Penso al gruppo Margegaglia. O mi viene in mente Ligresti che era uno dei protagonisti dello sviluppo immobiliare di Milano negli anni ”90 e lo è anche ai giorni nostri.
E di quanto sta succedendo nel capoluogo lombardo cosa pensa?
Pennisi rischia di diventare solo uno dei tanti. Quando accadono fatti di questo tipo significa che è stato aperto un tappo di una situazione che va avanti da tempo. E ora tutto rischia di esplodere, come all’epoca di Tangentopoli con Mario Chiesa.
Ci sono differenze secondo lei?
L’unica differenza evidente è che ora si cerca di delegittimare il lavoro dei giudici.
Nel caso del consigliere Pennisi mi pare che nessuno abbia scelto di scagliarsi contro i magistrati. stato trovato con i soldi in mano.
Vedrà che fra qualche giorno arriveranno anche a questo. Attaccano in ogni modo i magistrati cercando di gettare fango su un lavoro sacrosanto. Ai nostri tempi almeno c’era un po’ di rispetto, ora neanche quello.
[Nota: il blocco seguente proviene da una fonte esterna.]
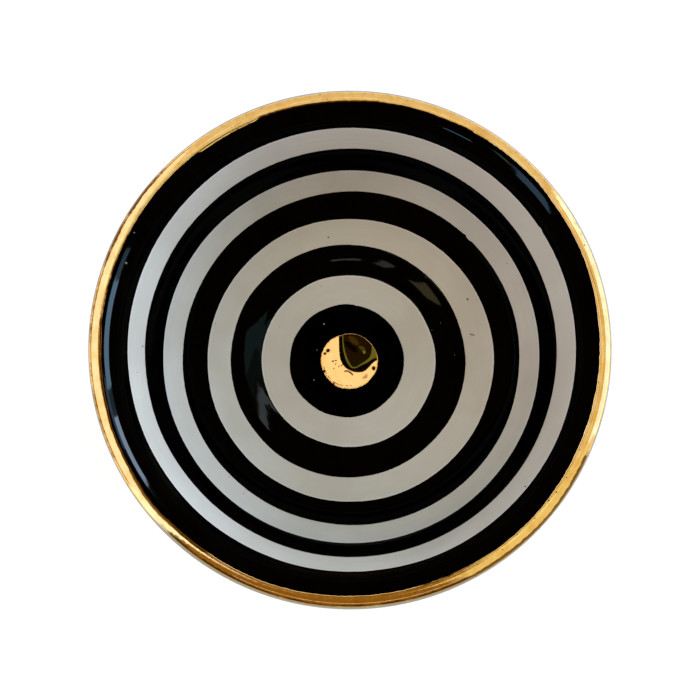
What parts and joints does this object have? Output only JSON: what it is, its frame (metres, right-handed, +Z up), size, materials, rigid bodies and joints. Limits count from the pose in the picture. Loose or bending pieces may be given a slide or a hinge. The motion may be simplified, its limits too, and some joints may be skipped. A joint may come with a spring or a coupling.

L’avranno colpita le risate di alcuni imprenditori dopo il terremoto in Abruzzo
Non mi sorprendono. Si figuri che durante le intercettazioni su Mario Chiesa nel ”92, venne fuori pure una compravendita illecita delle casse da morto al Pio Albergo Trivulzio: le pompe funebri facevano a gara sulle morti dei vecchietti.